Boston (age 9): Ah Boston. Boston, with his postponed arrival to our family (Leslie was 4 ½ when he was born) definitely taught us that our “story” for how life should go, and when, is not God’s Story. God’s story is always better. Sometimes I laugh because I think maybe I needed that extra time to prepare for this strongest-willed child. Boston and I hold hands through all the tough stuff parenthood brings. I learn the most from being his mom. The hardest work also brings the greatest rewards, so I guess it would be truthful to say that Boston regularly makes me the happiest, and I feel like he has grown up a lot this year. Boston also provides most of the affection for the entire family and especially loves the baby. Boston and Cooper have also helped me realize why I needed to grow up with two little brothers, who have similar personalities to my boys, especially Jake with Boston.
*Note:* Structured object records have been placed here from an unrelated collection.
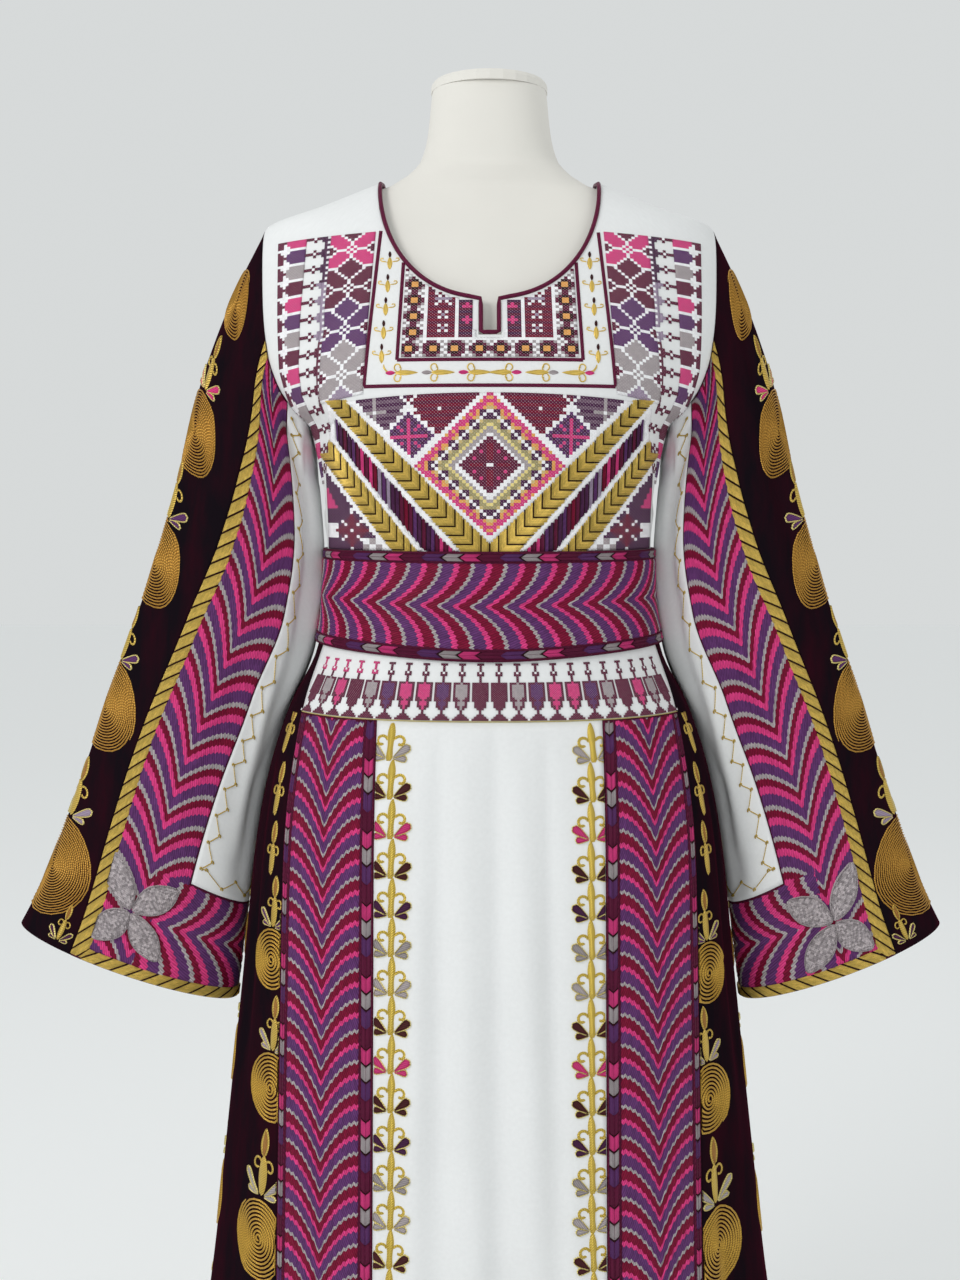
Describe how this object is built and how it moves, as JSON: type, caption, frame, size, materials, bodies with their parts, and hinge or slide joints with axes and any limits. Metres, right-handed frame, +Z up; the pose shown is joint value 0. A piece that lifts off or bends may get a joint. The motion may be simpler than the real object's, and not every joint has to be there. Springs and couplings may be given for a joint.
{
  "type": "embroidered thobe dress on a limbless dress form",
  "caption": "Long thobe dress with open flared sleeves, embroidered chest, stiff belt and full-length skirt, worn by a limbless dress form on a round base.",
  "frame": {"origin": "middle of the underside of the base", "axes": "+Z up along the pole, -Y out of the front of the dress, +X to the right seen from the front"},
  "size_m": [0.8592, 0.4385, 1.541],
  "materials": {
    "cotton": "matt white cotton",
    "chest": "white cotton covered with satin stitch and cross stitch",
    "piping": "burgundy satin piping",
    "feather": "dense satin stitch in bands",
    "velvet": "black velvet with a maroon sheen",
    "gold": "gold thread, satin stitch",
    "form": "smooth off-white jersey cover",
    "metal": "satin steel"
  },
  "bodies": {
    "root": {"belt": "feather", "bodice_back": "cotton", "bodice_front": "chest", "form_base": "metal", "form_body": "form", "form_neck_cap": "form", "form_pole": "metal", "hip_band": "chest", "neck_binding": "piping", "skirt_back": "cotton", "skirt_band_left": "feather", "skirt_band_right": "feather", "skirt_front": "cotton", "skirt_side_left": "velvet", "skirt_side_right": "velvet", "sleeve_back_left": "cotton", "sleeve_back_right": "cotton", "sleeve_band_left": "feather", "sleeve_band_right": "feather", "sleeve_cuff_left": "feather", "sleeve_cuff_right": "feather", "sleeve_edge_left": "gold", "sleeve_edge_right": "gold", "sleeve_strip_left": "gold", "sleeve_strip_right": "gold", "sleeve_under_left": "cotton", "sleeve_under_right": "cotton", "sleeve_velvet_left": "velvet", "sleeve_velvet_right": "velvet"}
  },
  "joints": []
}
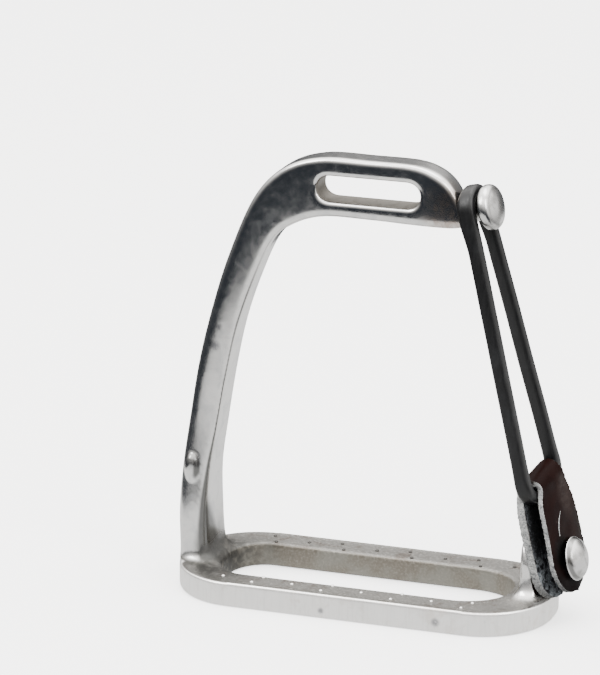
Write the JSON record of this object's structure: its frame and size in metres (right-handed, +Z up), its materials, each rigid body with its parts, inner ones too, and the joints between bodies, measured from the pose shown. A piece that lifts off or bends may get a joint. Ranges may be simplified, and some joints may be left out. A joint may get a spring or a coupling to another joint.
{
  "type": "safety stirrup iron",
  "caption": "Quick-release safety stirrup iron: a cast frame open on its outer side, closed by a rubber ring held on a knob and by a folded leather tab on a stud.",
  "frame": {"origin": "bottom centre of the whole object's bounding box, in the plane the tread stands on", "axes": "+X along the tread towards the open side with the rubber ring, +Y from the front to the back, +Z up towards the slot for the stirrup leather"},
  "size_m": [0.1494, 0.055, 0.1608],
  "materials": {
    "stainless_steel": "polished arch, satin outer walls and rough matte tread",
    "turned_steel": "satin, turned",
    "black_rubber": "satin black",
    "brown_leather": "smooth dark brown grain, pale raw edges"
  },
  "bodies": {
    "iron": {"iron_frame": "stainless_steel", "top_knob": "turned_steel", "tab_stud": "turned_steel"},
    "tab": {"leather_tab": "brown_leather"},
    "ring": {"rubber_ring": "black_rubber"}
  },
  "joints": [
    {"name": "tab_swing", "type": "hinge", "parent": "iron", "child": "tab", "pos_m": [0.06453, 0, 0.0218], "axis": [0.965, -0.1045, 0.2406], "range_deg": [-25, 25], "deforming": ["rubber_ring"]},
    {"name": "ring_release", "type": "hinge", "parent": "tab", "child": "ring", "pos_m": [0.05836, 0, 0.04654], "axis": [0.1014, 0.9945, 0.0253], "range_deg": [0, 110], "deforming": ["rubber_ring"]}
  ]
}
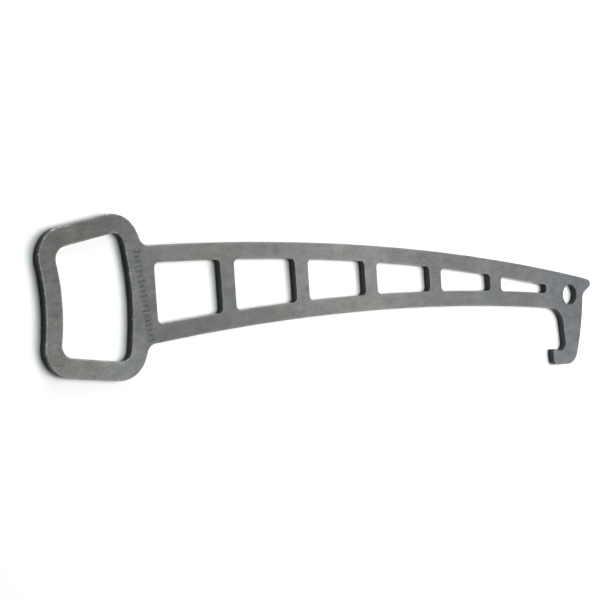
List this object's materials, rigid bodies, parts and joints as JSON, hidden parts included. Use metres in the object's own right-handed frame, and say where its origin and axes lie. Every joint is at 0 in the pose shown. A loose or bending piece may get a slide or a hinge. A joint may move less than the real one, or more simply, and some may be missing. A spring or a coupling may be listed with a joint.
{
  "type": "key ring plate opener",
  "caption": "Flat one-piece steel key-ring opener and nut tool: finger loop, curved ladder-cut arm, lanyard hole, blunt nose and a hook that lifts a cap.",
  "frame": {"origin": "centre of the underside's bounding box, on the surface the plate lies on", "axes": "+X along the tool from the finger loop to the nose, +Z out of the face away from that surface, +Y away from the hook, so the hook hangs to -Y and opens to -X"},
  "size_m": [0.2158, 0.0612, 0.0028],
  "materials": {
    "steel": "tumbled matte stainless steel, cut edges darker"
  },
  "bodies": {
    "root": {"tool_plate": "steel"}
  },
  "joints": []
}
Thanks Mom and Dad, for showing me how it’s done.
Cooper (age 7): Cooper helps me to get in touch with my emotions. All of them. He is my most tender (asked me this morning if he could bring a treat to his Speech teacher because her husband died). He is my most hilarious. He has the strongest sense of injustice and also great courage. I think one of my proudest moments the whole year was watching him the second day of swimming lessons as he, absolutely terrified the day before, walked to the pool with his chest out, trusting that God would help him. This year Cooper also created emotions I didn’t know I had as I watched him tear it up on the baseball field. I used to hate sports. What was I thinking? Enter—Intensity!
Macy (age 5): Macy proves to me that children are born to certain parents for certain reasons. I get her, but can also see so much of Mark’s social side shining through. She also proves that children come with their own ready-made personalities. She has a large one and it has been fun and challenging and rewarding to help her channel some of that intelligence and passion (we call it extra vinegar) for life. Macy also treasures the girly side of things, which is so fun for me and provides huge balance to our rowdy household.
Luke (age 2): We have already learned so, so much from the medical difficulties and mortal questions surrounding Luke’s birth, (I seriously think about those lessons every day and thank the Lord for the lessons and also for the happy outcome), that now we just get to enjoy him--and enjoy him we do. I honestly think that little ones are so necessary to have around because they just bring such a deep love and instant happiness into the home, scribbled walls and all, and it affects every member of the household. Luke I’m sure you have much more to teach us.
Mark (don’t think he wants his age posted): It’s hard to narrow this down for a spouse because they affect so much of who you are, but I think that this year at least, Mark has helped me focus on trying to figure out what the Lord wants for our family, and then to go ahead and do it AND be happy with it. As the song goes, “Lead kindly light…one step enough for me.” He changed companies twice this year, one time a week before we were about to purchase a home, and finally we feel really good about where he is working and where we are. Mark also echoes my challenge—he spends a lot of his time ministering to members of our church and I know that he has expressed several times this year that he knows that certain people have come into his life for special reasons.
I hope you know that you are on our list of “certain people”. We think of you fondly and consider the ways you have enriched our lives. We are thankful to have the family and friends that we do and are especially thankful for Him this Christmas season.